One good look at Lake Highlands’ Chris Passaro, at 5-feet, 10-inches and 265 pounds, and you can guess his position: nose-guard.

With 32.5 inches thighs, moving him from the defensive line would be like trying to move a tree stump with a spoon. Half the players on the Wildcats’ roster don’t have waists that large.

And Passaro isn’t shy about throwing his weight around: In Lake Highlands’ opening victory over Arlington Lamar, breaking that school’s 32-game home winning streak, Passaro had two unassisted tackles and four assists, despite being double-teamed the entire game.

The name ‘Passaro’ may ring a bell for Wildcats fans. Passaro’s older brother, Frank, and his three older sisters all attended Lake Highlands High School.

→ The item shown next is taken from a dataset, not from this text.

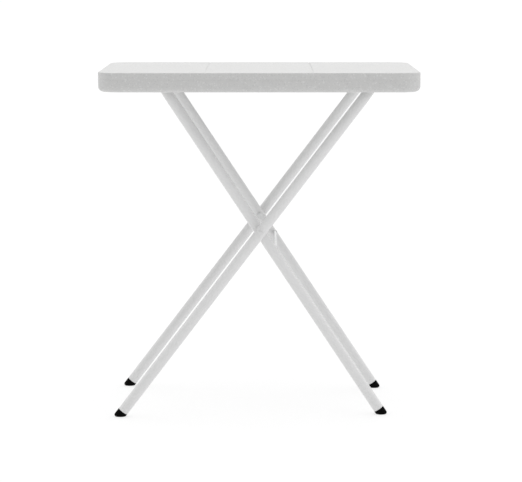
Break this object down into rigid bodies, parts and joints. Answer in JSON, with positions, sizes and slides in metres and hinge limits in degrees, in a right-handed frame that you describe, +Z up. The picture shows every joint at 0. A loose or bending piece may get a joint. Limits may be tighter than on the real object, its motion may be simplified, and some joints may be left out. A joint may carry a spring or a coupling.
{
  "type": "folding table",
  "caption": "Small rectangular folding table: moulded plastic top on crossing tubular steel leg frames with a scissor pivot and plastic feet.",
  "frame": {"origin": "on the floor under the middle of the top", "axes": "+Z up; +X along the top's length towards the end where the outer leg frame is hinged; +Y from the front long side to the rear one"},
  "size_m": [0.66, 0.46, 0.722],
  "materials": {
    "top_plastic": "fine-textured moulding with pale granite fleck",
    "frame_paint": "light grey powder coat",
    "rivet_paint": "light grey, slightly worn",
    "foot_plastic": "black moulding",
    "black_plastic": "black moulding",
    "latch_plastic": "dark grey moulding",
    "nylon": "natural nylon",
    "screw_steel": "zinc plated"
  },
  "bodies": {
    "top": {"table_top": "top_plastic", "block_screws": "screw_steel", "clip_screws": "screw_steel", "hinge_block_front": "black_plastic", "hinge_block_rear": "black_plastic", "hinge_strap_front": "screw_steel", "hinge_strap_rear": "screw_steel", "rest_clip_front": "black_plastic", "rest_clip_rear": "black_plastic", "latch_pin_front": "screw_steel", "latch_pin_rear": "screw_steel"},
    "outer_legs": {"outer_frame": "frame_paint", "outer_foot_front": "foot_plastic", "outer_foot_rear": "foot_plastic", "pivot_bolt_front": "rivet_paint", "pivot_bolt_rear": "rivet_paint", "pivot_spacer_front": "nylon", "pivot_spacer_rear": "nylon", "pivot_nut_front": "screw_steel", "pivot_nut_rear": "screw_steel"},
    "inner_legs": {"inner_frame": "frame_paint", "brace_rod": "screw_steel", "inner_foot_front": "foot_plastic", "inner_foot_rear": "foot_plastic"},
    "latch_front": {"bar_latch_front": "latch_plastic"},
    "latch_rear": {"bar_latch_rear": "latch_plastic"}
  },
  "joints": [
    {"name": "leg_fold", "type": "hinge", "parent": "top", "child": "outer_legs", "pos_m": [0.2355, 0, 0.694], "axis": [0, 1, 0], "range_deg": [0, 47.15]},
    {"name": "scissor", "type": "hinge", "parent": "outer_legs", "child": "inner_legs", "pos_m": [0.00168, 0, 0.38754], "axis": [0, 1, 0], "range_deg": [-105.3, 0]},
    {"name": "latch_front_swing", "type": "hinge", "parent": "top", "child": "latch_front", "pos_m": [-0.1778, -0.088, 0.697], "axis": [0, -1, 0], "range_deg": [0, 35], "stiffness_Nm_per_rad": 0.05, "springref_deg": -17.19},
    {"name": "latch_rear_swing", "type": "hinge", "parent": "top", "child": "latch_rear", "pos_m": [-0.1778, 0.088, 0.697], "axis": [0, -1, 0], "range_deg": [0, 35], "stiffness_Nm_per_rad": 0.05, "springref_deg": -17.19}
  ],
  "couplings": [
    {"joint": "scissor", "follows": "leg_fold", "ratio": -2.2282}
  ]
}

Frank started the family nose-guard tradition, playing varsity football from 1985-1987 and was a national champion in power lifting.

Passaro has taken great pride in breaking Frank’s school record of a 570-pound squat, pushing the record to 575 during his junior year.

“I called him (Frank) up right after I broke his record to give him a hard time,” Passaro says. “He reminded me that I was in a heavier weight class than him, but at least he was glad the record was still in the family.”

Passaro’s off-season dedication in the weight room has paid off on the football field, as well. Last year, he made second-team all-district in 9-5A as a junior for the Wildcats.

Born in Long Island, N.Y., Passaro comes from an Italian family heritage.

“Mom and dad never pushed me into sports, but with four brothers and sisters, we were all real competitive,” he says. “Since mom and dad both like to cook, I’ve always had a big appetite.”

But Passaro is more than a big guy: He ranks 44th in his senior class of 534, with a 94.7 GPA, and he says academics come first in his family.

Passaro hopes to attract enough attention on the playing field to earn a college scholarship and plans to become a medical engineer.

As vice president of the school board, a position responsible for organizing the senior prom and various fund-raisers, Passaro still finds the energy to be active in peer-helper classes that allow him to work with elementary school students.

“I love working with kids,” Passaro says. “As athletes in a small community, I think that it’s important to be good role models.”

A Garth Brooks and New York Giants fan, Passaro is in his eighth year of organized football. After moving to Dallas in the fifth grade, he has played with the Falcons (Pee-Wee), Forest Meadow Junior High and Lake Highlands.

“Playing nose-guard is great. You’re constantly in the middle of everything,” Passaro says. “It’s very challenging to see where the ball is going, and you have to learn to read the lineman.

“Basically, you’re the stud of the defense – my teammates will love that line.”